Im Nachkriegsösterreich hörte man nicht gerne, dass der organisierte Widerstand in hohem Maß von Kommunisten betrieben wurde. So sind fast 60 Prozent der 5348 vom Volksgerichtshof oder dem Oberlandesgericht Wien Verurteilten dem kommunistischen Lager zuzuordnen. Ihre überwältigende Mehrheit stammte ursprünglich aus sozialdemokratischen Organisationen und trat erst nach 1938 der kommunistischen Widerstandsbewegung bei.

Von den 1887 vom Volksgerichtshof verurteilten Österreichern waren knapp fünf Prozent einstige Sozialdemokraten, 52 Prozent KP-Mitglieder und je zehn Prozent aus katholisch-konservativen und legitimistischen Organisationen. Der Rest lässt sich politisch nicht zuordnen. Besonders hervorzuheben ist, dass Neugebauer auch dem Thema "Verweigerung, Fahnenflucht und Hochverrat" im Militär breiten Raum gibt. Militärischer Widerstand war nämlich keineswegs auf die "Männer des 20. Juli" beschränkt. Kriegsdienstverweigerung gab es vor allem in der Anfangsphase des Krieges, und zwar meist von Angehörigen der Zeugen Jehovas. Dass der Fall des katholischen Kriegsdienstverweigerers Franz Jägerstätter wesentlich bekannter ist, dürfte von der großkoalitionär geprägten Nachkriegsgeschichtsschreibung auch nicht loszulösen sein.
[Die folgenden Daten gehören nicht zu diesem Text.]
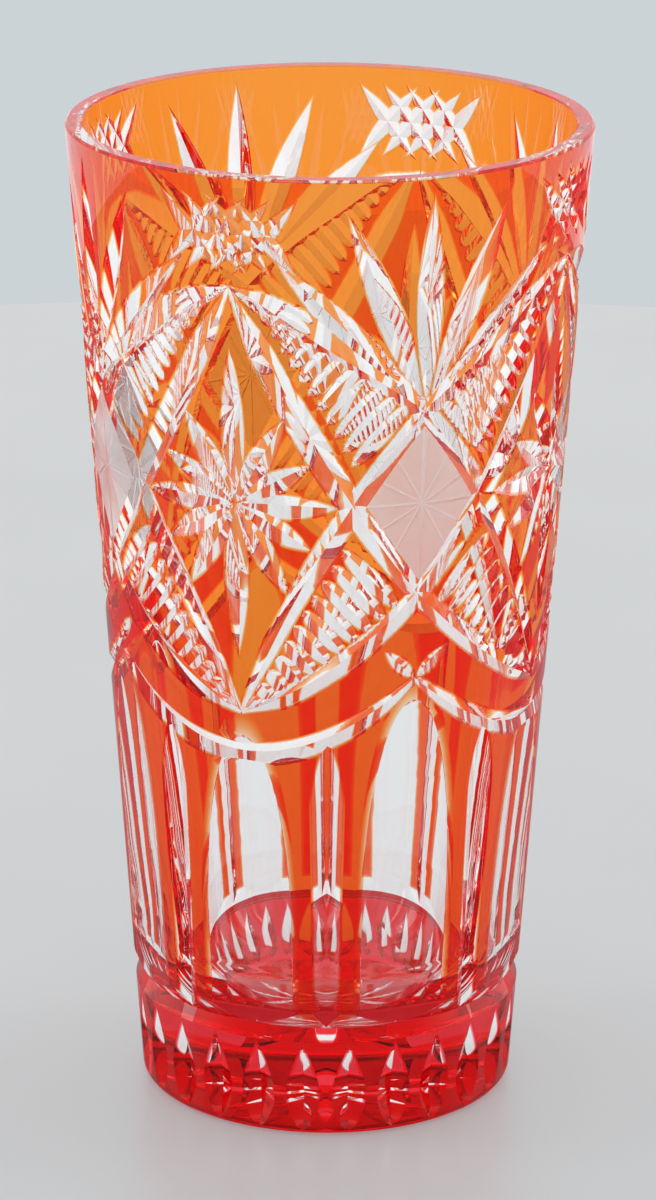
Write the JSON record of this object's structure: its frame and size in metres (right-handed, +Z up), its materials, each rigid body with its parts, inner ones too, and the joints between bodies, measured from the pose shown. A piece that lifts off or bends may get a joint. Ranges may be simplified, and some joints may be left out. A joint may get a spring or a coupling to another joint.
{
  "type": "vase",
  "caption": "Tall flared vase of thick clear crystal in a thin orange to red glass casing, with stars, fans, frosted diamonds, swags and flutes cut through the colour.",
  "frame": {"origin": "centre of the base, on the surface that the vase stands on", "axes": "+Z up along the vase's axis; the pictured side faces -Y"},
  "size_m": [0.1286, 0.1286, 0.25],
  "materials": {
    "crystal": "clear lead crystal, wheel cut and polished",
    "casing_orange": "clear orange casing glass, polished",
    "casing_vermilion": "clear vermilion casing glass, polished",
    "casing_red": "clear deep red casing glass, polished"
  },
  "bodies": {
    "root": {"crystal_body": "crystal", "casing_collar": "casing_orange", "casing_upper_comb_1": "casing_orange", "casing_upper_comb_2": "casing_orange", "casing_upper_comb_3": "casing_orange", "casing_upper_comb_4": "casing_orange", "casing_upper_comb_5": "casing_orange", "casing_upper_comb_6": "casing_orange", "casing_upper_comb_7": "casing_orange", "casing_upper_comb_8": "casing_orange", "casing_star_panel_1": "casing_orange", "casing_star_panel_2": "casing_orange", "casing_star_panel_3": "casing_orange", "casing_star_panel_4": "casing_orange", "casing_lower_comb_1": "casing_orange", "casing_lower_comb_2": "casing_orange", "casing_lower_comb_3": "casing_orange", "casing_lower_comb_4": "casing_orange", "casing_lower_comb_5": "casing_orange", "casing_lower_comb_6": "casing_orange", "casing_lower_comb_7": "casing_orange", "casing_lower_comb_8": "casing_orange", "casing_garland": "casing_vermilion", "casing_arch_1": "casing_vermilion", "casing_arch_2": "casing_vermilion", "casing_arch_3": "casing_vermilion", "casing_arch_4": "casing_vermilion", "casing_strip_1": "casing_vermilion", "casing_strip_2": "casing_vermilion", "casing_strip_3": "casing_vermilion", "casing_strip_4": "casing_vermilion", "casing_strip_5": "casing_vermilion", "casing_strip_6": "casing_vermilion", "casing_strip_7": "casing_vermilion", "casing_strip_8": "casing_vermilion", "casing_foot": "casing_red"}
  },
  "joints": []
}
Neugebauer widmet sich auch der größten Deliktgruppe - den sogenannten "Entziehungsdelikten" - und stützt sich dabei auf die Pionierarbeit von Thomas Geldmacher: Dieser schätzt, dass es die unglaubliche Zahl von 30.000 bis 50.000 Fällen von Wehrdienstentziehung durch Österreicher gegeben hat, das sind immerhin 3 bis 4 Prozent aller eingezogenen Soldaten. Geldmacher geht von 1200 bis 1400 österreichischen Fahnenflüchtigen aus, die hingerichtet wurden.

Der Widerstand in jedem Bundesland hatte seine Besonderheiten. Es ist schade, dass Neugebauer weder auf die zahlreichen Arbeiten zu Widerstand und Verfolgung in Vorarlberg noch auf die Bedeutung dieses Bundeslandes bei der organisierten Fluchtbewegung in die Schweiz eingegangen ist. Zu erinnern wäre an die Gruppe um den Widerstandskämpfer Johann August Malin oder an die Krankenschwester Maria Stromberger, die in Auschwitz Häftlingen wie Hermann Langbein das Überleben ermöglichte und Informationen aus dem und Waffen in das Vernichtungslager geschmuggelt hat.

Eine Auseinandersetzung mit dem Widerstand in der NS-Zeit ist nach wie vor aktuell. Denn das "politisch-gesellschaftliche Leben im Nachkriegsösterreich (wurde) nicht von den WiderstandskämpferInnen und NS-Opfern dominiert, sondern von der Generation der Kriegsteilnehmer und ehemaligen Nationalsozialisten" (S. 13). Das war eine ungleich größere Gruppe: Sie wur- de für den Wiederaufbau benötigt und stellte ein entscheidendes Wählerreservoir dar. Unter den Kompromissen, die SPÖ und ÖVP in den Nachkriegsjahren zur Gewinnung der "nationalen Wählerschaft" schlossen, leiden wir bis heute.

Das, was wir heute an rechtsextremen Kundgebungen, gesellschaftlicher sowie parlamentarischer Kumpanei mit braunem Gedankengut in Österreich erleben, hat seine Wurzeln in dieser Zeit. Die Wahl Martin Grafs zum Dritten Nationalratspräsidenten ist nur ein letztes Beispiel dafür.

Titel Neugebauer Widerstand


Wolfgang Neugebauer: Der österreichische Widerstand 1938 bis 1945.
€ 22,50,  286 Seiten. Edition Steinbauer,  Wien 2008.